Dataset:
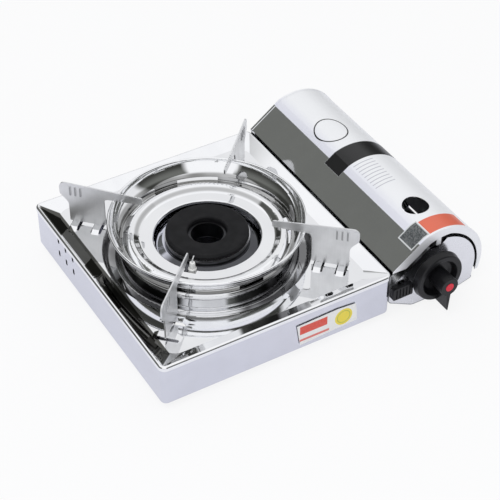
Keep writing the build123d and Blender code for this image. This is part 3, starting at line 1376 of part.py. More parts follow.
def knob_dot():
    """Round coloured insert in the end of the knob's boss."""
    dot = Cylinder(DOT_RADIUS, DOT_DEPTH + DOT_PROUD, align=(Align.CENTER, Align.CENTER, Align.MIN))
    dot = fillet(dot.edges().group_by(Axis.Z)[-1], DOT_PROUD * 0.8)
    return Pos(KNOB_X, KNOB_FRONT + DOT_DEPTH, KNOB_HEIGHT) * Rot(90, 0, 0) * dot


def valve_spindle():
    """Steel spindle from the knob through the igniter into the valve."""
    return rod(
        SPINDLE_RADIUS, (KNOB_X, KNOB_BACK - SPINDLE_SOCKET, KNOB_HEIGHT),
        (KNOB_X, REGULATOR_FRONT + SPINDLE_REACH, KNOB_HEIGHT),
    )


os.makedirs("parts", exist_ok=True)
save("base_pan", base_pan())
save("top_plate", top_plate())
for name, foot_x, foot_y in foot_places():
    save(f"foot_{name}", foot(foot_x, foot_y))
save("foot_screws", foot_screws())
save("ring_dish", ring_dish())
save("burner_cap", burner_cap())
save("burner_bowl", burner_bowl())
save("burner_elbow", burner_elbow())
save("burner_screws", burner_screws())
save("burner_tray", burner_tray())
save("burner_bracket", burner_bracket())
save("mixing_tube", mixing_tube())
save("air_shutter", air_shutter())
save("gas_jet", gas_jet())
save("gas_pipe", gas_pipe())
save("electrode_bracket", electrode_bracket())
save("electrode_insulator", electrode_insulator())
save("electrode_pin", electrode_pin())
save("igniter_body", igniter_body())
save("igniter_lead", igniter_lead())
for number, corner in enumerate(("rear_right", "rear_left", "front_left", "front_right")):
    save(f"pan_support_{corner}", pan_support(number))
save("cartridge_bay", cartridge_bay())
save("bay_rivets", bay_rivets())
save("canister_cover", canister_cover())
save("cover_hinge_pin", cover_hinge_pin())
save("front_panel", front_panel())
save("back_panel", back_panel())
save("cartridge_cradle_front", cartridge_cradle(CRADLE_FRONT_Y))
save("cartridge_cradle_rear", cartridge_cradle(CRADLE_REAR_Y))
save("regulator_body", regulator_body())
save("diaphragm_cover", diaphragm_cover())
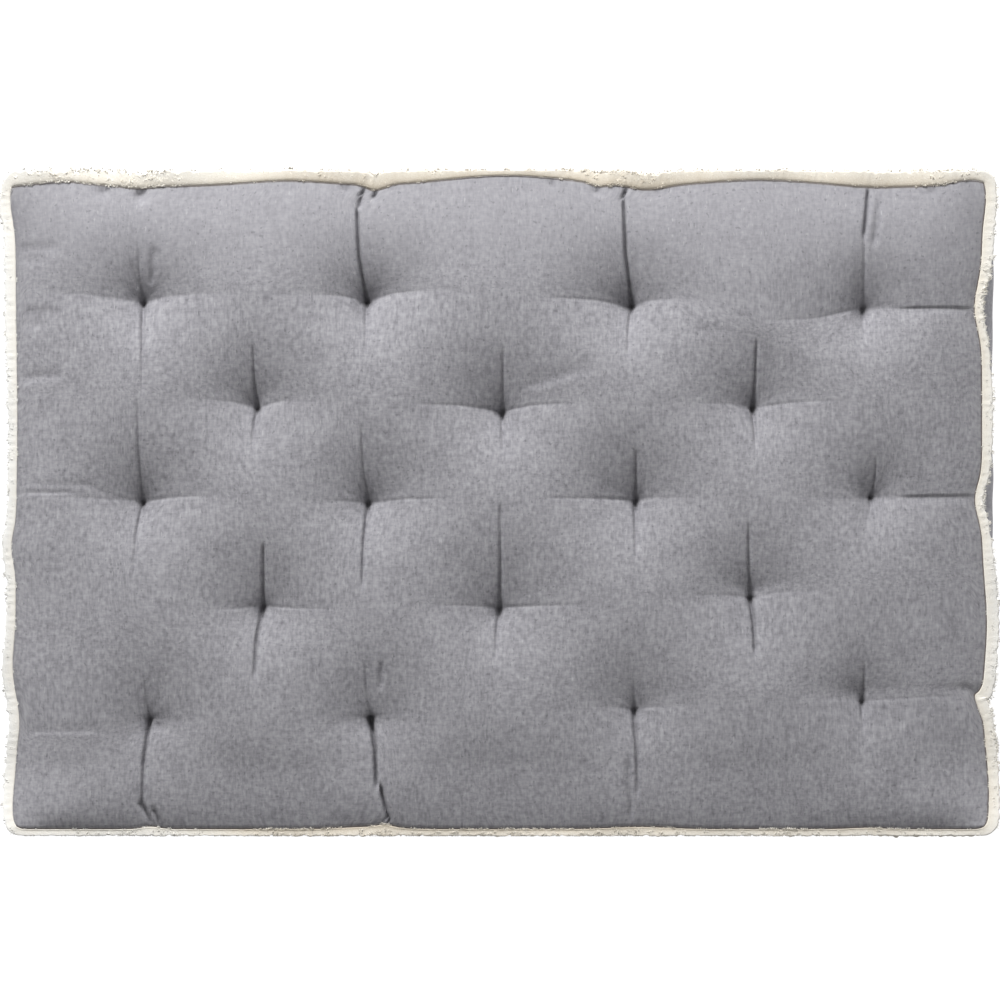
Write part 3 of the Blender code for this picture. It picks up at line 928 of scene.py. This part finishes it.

Problem requirements: From the records above, extract each line exactly as shown.

Exercise response:
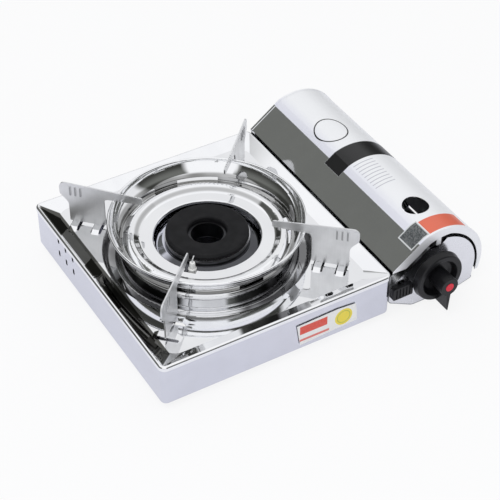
Keep writing the build123d and Blender code for this image. This is part 3, starting at line 1376 of part.py. More parts follow.
def knob_dot():
    """Round coloured insert in the end of the knob's boss."""
    dot = Cylinder(DOT_RADIUS, DOT_DEPTH + DOT_PROUD, align=(Align.CENTER, Align.CENTER, Align.MIN))
    dot = fillet(dot.edges().group_by(Axis.Z)[-1], DOT_PROUD * 0.8)
    return Pos(KNOB_X, KNOB_FRONT + DOT_DEPTH, KNOB_HEIGHT) * Rot(90, 0, 0) * dot


def valve_spindle():
    """Steel spindle from the knob through the igniter into the valve."""
    return rod(
        SPINDLE_RADIUS, (KNOB_X, KNOB_BACK - SPINDLE_SOCKET, KNOB_HEIGHT),
        (KNOB_X, REGULATOR_FRONT + SPINDLE_REACH, KNOB_HEIGHT),
    )


os.makedirs("parts", exist_ok=True)
save("base_pan", base_pan())
save("top_plate", top_plate())
for name, foot_x, foot_y in foot_places():
    save(f"foot_{name}", foot(foot_x, foot_y))
save("foot_screws", foot_screws())
save("ring_dish", ring_dish())
save("burner_cap", burner_cap())
save("burner_bowl", burner_bowl())
save("burner_elbow", burner_elbow())
save("burner_screws", burner_screws())
save("burner_tray", burner_tray())
save("burner_bracket", burner_bracket())
save("mixing_tube", mixing_tube())
save("air_shutter", air_shutter())
save("gas_jet", gas_jet())
save("gas_pipe", gas_pipe())
save("electrode_bracket", electrode_bracket())
save("electrode_insulator", electrode_insulator())
save("electrode_pin", electrode_pin())
save("igniter_body", igniter_body())
save("igniter_lead", igniter_lead())
for number, corner in enumerate(("rear_right", "rear_left", "front_left", "front_right")):
    save(f"pan_support_{corner}", pan_support(number))
save("cartridge_bay", cartridge_bay())
save("bay_rivets", bay_rivets())
save("canister_cover", canister_cover())
save("cover_hinge_pin", cover_hinge_pin())
save("front_panel", front_panel())
save("back_panel", back_panel())
save("cartridge_cradle_front", cartridge_cradle(CRADLE_FRONT_Y))
save("cartridge_cradle_rear", cartridge_cradle(CRADLE_REAR_Y))
save("regulator_body", regulator_body())
save("diaphragm_cover", diaphragm_cover())
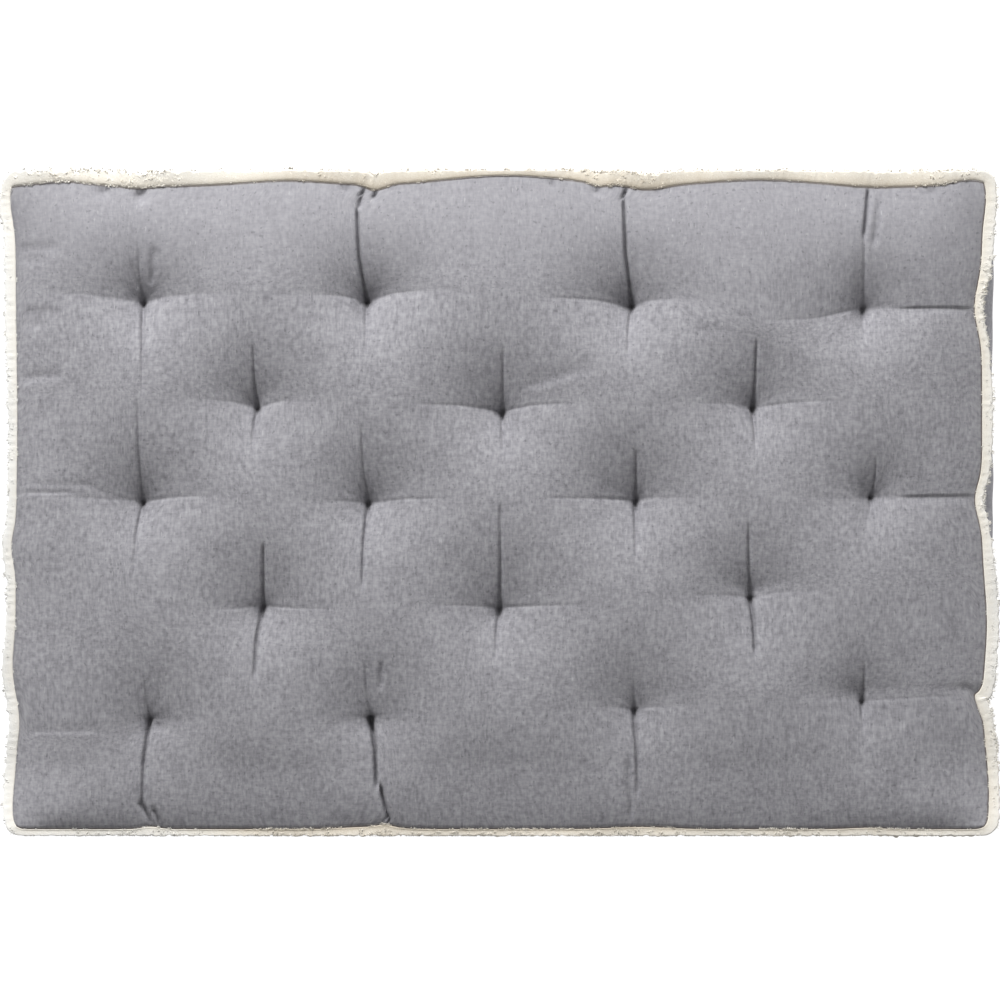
Write part 3 of the Blender code for this picture. It picks up at line 928 of scene.py. This part finishes it.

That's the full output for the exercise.